Terminal-Bench
Terminal-Bench is a benchmark that evaluates the abilities of AI agents and their models to complete tasks that require planning and multiple steps using a computer’s terminal.
To successfully complete the tasks, the models need to understand the shell environment and how to use its programs, as well as the state of the computer, including its filesystem and running processes. They also require coherence and skill to plan and execute the necessary steps without being explicitly told what they are.
A Terminal-Bench task is a folder containing an instruction, docker environment, and test script. Here is an example of a task instruction:
“You are given the output file of a Raman Setup. We u:sed it to measure some graphene sample.
Fit the G and 2D Peak of the spectrum and return the x0, gamma, amplitude and offset of the peaks and write them to a file called “results.json”.
The file should have the following format:
{
"G": {
"x0": \<x0\_value\>,
"gamma": \<gamma\_value\>,
"amplitude": \<amplitude\_value\>,
"offset": \<offset\_value\>
},
"2D": {
"x0": \<x0\_value\>,
"gamma": \<gamma\_value\>,
"amplitude": \<amplitude\_value\>,
"offset": \<offset\_value\>
}
}
from the terminal-bench tasks page.
The team welcomes question submissions from external contributors, though inclusion in the dataset is contingent upon manual review.

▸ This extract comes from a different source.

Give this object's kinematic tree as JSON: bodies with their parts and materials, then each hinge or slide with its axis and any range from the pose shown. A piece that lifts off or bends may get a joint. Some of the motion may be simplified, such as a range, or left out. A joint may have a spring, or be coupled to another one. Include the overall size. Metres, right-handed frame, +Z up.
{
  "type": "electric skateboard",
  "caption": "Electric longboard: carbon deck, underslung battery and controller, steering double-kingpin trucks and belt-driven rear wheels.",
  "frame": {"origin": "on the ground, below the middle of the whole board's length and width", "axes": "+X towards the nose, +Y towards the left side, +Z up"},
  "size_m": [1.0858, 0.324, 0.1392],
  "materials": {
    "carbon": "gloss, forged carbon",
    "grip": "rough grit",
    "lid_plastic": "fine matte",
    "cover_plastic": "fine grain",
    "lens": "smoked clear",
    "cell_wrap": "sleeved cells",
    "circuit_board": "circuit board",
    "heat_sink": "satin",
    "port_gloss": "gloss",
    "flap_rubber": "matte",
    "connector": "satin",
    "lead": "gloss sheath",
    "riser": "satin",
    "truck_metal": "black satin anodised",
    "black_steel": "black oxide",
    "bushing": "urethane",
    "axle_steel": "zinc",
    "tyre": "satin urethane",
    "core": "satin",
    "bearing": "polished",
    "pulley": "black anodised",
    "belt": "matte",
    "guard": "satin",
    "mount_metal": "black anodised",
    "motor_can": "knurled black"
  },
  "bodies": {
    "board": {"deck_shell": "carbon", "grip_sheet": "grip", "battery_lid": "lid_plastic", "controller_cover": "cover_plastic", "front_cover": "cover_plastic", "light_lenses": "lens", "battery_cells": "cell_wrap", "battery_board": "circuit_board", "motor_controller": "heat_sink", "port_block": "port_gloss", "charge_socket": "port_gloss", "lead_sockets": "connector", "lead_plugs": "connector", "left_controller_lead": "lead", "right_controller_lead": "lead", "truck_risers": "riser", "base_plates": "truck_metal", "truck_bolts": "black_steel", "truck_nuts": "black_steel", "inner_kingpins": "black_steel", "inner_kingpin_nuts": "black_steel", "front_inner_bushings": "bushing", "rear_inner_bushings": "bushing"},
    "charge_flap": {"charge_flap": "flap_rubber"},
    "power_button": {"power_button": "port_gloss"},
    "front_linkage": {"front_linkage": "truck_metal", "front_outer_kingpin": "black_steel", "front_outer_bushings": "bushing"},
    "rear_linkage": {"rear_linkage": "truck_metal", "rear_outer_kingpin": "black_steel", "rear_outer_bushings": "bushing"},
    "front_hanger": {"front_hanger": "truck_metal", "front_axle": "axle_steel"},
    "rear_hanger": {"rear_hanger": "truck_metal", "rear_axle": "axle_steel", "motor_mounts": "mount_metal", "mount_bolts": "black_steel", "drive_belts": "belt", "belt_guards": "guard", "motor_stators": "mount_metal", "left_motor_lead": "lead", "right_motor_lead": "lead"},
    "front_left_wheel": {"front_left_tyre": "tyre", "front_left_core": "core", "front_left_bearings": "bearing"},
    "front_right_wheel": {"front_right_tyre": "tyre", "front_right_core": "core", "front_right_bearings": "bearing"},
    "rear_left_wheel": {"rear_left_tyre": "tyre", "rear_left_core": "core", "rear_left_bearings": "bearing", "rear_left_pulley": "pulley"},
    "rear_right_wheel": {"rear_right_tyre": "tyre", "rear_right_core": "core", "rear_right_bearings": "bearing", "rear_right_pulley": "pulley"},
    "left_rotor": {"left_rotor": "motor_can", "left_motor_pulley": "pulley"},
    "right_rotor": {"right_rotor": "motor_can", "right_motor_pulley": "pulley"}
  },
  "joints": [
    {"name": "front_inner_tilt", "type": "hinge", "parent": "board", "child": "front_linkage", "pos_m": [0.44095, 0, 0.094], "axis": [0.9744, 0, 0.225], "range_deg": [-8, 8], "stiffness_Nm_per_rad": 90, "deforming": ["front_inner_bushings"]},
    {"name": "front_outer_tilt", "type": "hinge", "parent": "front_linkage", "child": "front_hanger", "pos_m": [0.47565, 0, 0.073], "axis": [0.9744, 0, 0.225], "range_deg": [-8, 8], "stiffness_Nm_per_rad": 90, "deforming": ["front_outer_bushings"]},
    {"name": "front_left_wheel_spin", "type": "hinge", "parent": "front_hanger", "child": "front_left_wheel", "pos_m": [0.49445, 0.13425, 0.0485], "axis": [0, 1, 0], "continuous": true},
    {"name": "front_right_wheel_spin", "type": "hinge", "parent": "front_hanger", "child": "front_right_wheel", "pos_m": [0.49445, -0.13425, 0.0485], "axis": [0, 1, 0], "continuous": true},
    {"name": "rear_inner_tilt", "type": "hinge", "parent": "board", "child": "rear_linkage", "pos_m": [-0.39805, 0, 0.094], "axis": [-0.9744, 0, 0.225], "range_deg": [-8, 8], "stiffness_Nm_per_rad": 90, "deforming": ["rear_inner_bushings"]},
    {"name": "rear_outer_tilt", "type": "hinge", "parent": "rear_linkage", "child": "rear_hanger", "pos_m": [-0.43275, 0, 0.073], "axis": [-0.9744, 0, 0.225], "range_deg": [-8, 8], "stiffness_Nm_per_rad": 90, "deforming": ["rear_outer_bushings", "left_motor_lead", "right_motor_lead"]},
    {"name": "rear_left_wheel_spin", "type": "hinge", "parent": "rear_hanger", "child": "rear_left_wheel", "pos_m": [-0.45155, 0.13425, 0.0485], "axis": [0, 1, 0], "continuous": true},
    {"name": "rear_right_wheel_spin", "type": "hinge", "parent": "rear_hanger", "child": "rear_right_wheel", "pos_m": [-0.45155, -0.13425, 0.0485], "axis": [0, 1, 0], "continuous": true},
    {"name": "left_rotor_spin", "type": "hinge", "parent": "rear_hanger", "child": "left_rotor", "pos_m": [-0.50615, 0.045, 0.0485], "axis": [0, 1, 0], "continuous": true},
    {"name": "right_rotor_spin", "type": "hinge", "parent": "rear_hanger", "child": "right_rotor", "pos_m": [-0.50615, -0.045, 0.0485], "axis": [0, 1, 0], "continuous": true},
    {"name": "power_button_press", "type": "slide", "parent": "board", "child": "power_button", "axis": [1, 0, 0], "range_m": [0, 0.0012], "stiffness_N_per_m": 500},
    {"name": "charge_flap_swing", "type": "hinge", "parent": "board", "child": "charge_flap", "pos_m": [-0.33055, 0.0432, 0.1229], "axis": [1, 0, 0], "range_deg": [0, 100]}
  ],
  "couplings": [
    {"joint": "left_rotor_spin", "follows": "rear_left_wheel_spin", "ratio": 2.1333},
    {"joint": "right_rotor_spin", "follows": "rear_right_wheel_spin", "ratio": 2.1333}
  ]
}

The benchmark currently evaluates models on 80 of the 100 tasks which are publicly visible on the website and the project’s Github repository. These entries include a solution in the form of a shell script which has been verified by a human, though the agent’s solution is to be checked by a suite of test cases provided alongside.

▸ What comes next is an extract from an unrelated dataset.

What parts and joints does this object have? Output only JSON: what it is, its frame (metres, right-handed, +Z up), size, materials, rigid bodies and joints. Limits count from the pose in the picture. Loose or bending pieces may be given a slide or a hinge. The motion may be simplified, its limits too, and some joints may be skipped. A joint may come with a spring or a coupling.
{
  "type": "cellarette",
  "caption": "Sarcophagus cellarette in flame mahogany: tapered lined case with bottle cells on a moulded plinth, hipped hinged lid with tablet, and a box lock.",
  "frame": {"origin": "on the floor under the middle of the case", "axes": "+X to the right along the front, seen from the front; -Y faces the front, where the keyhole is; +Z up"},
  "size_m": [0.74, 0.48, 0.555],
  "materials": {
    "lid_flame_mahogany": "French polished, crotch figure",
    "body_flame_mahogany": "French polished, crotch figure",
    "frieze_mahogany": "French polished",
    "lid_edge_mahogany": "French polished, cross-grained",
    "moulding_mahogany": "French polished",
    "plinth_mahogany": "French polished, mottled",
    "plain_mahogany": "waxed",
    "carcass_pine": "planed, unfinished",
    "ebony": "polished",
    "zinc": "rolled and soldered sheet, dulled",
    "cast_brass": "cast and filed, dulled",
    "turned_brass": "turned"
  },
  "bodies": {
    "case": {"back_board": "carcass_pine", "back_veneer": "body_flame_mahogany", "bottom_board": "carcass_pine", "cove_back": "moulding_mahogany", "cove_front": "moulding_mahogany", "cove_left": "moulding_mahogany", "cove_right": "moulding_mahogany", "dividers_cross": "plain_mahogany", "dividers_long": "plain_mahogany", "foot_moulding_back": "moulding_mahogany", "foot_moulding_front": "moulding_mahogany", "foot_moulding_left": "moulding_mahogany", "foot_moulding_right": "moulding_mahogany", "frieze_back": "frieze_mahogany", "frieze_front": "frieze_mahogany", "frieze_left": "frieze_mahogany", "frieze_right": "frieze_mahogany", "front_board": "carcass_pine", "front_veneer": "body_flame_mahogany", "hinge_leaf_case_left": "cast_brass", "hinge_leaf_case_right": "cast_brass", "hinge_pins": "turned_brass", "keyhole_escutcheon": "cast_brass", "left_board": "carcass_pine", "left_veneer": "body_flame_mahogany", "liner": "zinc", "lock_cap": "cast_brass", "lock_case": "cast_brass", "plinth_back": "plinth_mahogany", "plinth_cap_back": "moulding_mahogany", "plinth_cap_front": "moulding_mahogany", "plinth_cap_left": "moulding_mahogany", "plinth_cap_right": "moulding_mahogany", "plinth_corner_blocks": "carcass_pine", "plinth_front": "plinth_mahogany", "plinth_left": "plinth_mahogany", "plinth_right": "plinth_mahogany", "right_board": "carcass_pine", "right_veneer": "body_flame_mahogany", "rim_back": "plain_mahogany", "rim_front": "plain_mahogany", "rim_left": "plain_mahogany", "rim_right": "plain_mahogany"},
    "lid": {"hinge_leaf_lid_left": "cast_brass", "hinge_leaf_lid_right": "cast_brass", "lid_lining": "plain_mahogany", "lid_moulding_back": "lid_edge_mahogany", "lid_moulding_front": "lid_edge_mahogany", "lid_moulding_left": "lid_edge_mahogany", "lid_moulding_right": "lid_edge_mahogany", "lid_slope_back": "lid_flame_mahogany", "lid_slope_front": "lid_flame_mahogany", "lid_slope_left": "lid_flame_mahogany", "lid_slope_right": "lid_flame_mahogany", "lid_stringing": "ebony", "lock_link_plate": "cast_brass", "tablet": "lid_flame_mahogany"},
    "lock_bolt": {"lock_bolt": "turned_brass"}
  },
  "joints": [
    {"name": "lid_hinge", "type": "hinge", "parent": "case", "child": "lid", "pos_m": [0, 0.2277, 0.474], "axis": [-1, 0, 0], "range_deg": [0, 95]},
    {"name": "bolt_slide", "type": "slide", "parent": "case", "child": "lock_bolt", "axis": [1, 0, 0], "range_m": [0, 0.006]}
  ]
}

The task files include a canary string to assist in checking for contamination in training corpora.
The score reported on the leaderboard is the percentage of the problems in the dataset which the given model together with a specific agent solved.
The benchmark was introduced in this announcement.
Methodology
Models run on this benchmark are paired with an agent tool which helps them continuously interact with the terminal environment. These include Anthropic’s Claude Code, OpenAI’s Codex CLI, Terminus and Goose. Performance is reported for given model-agent combinations because of the difference that the agent can make on performance. Some of these tools enforce or dynamically adjust the level of reasoning effort used for the models in a way which isn’t amenable to correction or elucidation by a user or evaluator in this context.
Scores on the leaderboard are determined by calculating the percentage of tasks in the question set which were solved, generally as an average over multiple repetitions of the entire set of questions.
The code for the benchmark is available in the Terminal-Bench Github repository. We get our data from the Terminal-Bench leaderboard.